SAN FRANCISCO Apple Inc. CEO Steve Jobs took the wraps off a revamped line of iPods on Tuesday and trumpeted a truce with NBC Universal that means the TV network will begin selling programs again on iTunes.
The product announcements were largely expected, and investors were less than energized by the news, sending Apple's shares down $4.96, or 3.1 percent, to $152.96 in afternoon trading.
The iPod upgrades Jobs revealed Tuesday in a theater in San Francisco include two slick new Nano models, oval-shaped devices that Jobs said are the thinnest iPods Apple has ever made. A $149 version comes with 8 gigabytes of memory; a 16-gigabyte version is $199.
The new models represent the incredible appetite for iPods Jobs said Apple has sold 160 million iPods since their introduction. But Apple has to work hard to differentiate them from the iPhone, Apple's cell phone/iPod/Internet device that threatens to cannibalize some of the demand for iPods.
Jobs also showed off three new versions of the iPod Touch, the closest cousin to the iPhone.

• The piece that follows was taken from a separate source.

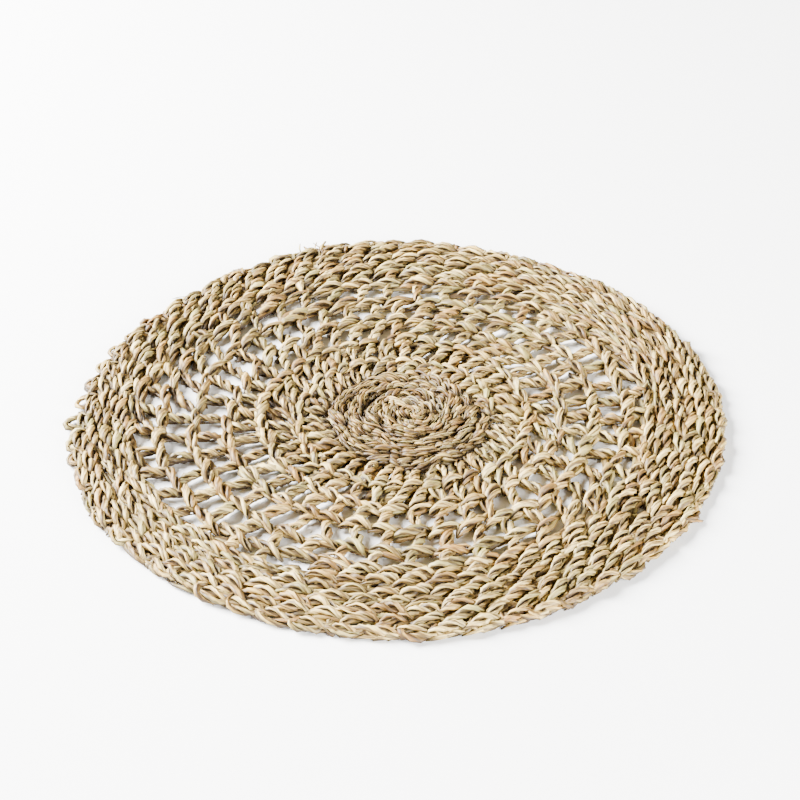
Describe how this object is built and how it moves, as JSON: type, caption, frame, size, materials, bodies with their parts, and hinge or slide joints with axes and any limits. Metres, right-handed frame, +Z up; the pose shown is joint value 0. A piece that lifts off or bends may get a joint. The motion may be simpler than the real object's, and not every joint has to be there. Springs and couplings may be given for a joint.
{
  "type": "round seagrass placemat",
  "caption": "Round openwork table mat crocheted in a spiral from one natural seagrass cord, with a dense centre, an airy middle and a dense scalloped rim.",
  "frame": {"origin": "middle of the mat's outline, on the surface it lies on", "axes": "+Z up, across the mat's thickness; the shortest way from the start ring to the edge points roughly along +X; -Y is the side nearest the diner"},
  "size_m": [0.3818, 0.38, 0.009],
  "materials": {
    "seagrass": "dry twisted seagrass, straw to pale olive, matt with a faint leaf sheen"
  },
  "bodies": {
    "root": {"placemat": "seagrass"}
  },
  "joints": []
}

An 8-gigabyte version of the new model will sell for $229; a 16-gigabyte version will be $299 and a 32 GB model will be $399.
In the deal with NBC, the television network is coming back to iTunes, a year after pulling out in a dispute over the prices Apple charges for shows it sells on the online service. At that time, NBC Universal-controlled television programming made up an estimated 40 percent of the video downloads on iTunes.
Appearing thin but energetic, Jobs kicked off the event by flashing a snarky message on a screen behind him: "The reports of my death are greatly exaggerated."
Jobs played off a famous line from Mark Twain in referring to obituary preparedness on him that was accidentally posted by Bloomberg News and then retracted. News outlets regularly prepare obituary material on famous people.
Questions about Jobs' health swirled after he appeared gaunt at a recent Apple event. Apple has since said Jobs, 53, a survivor of pancreatic cancer, suffered from a bug and is better.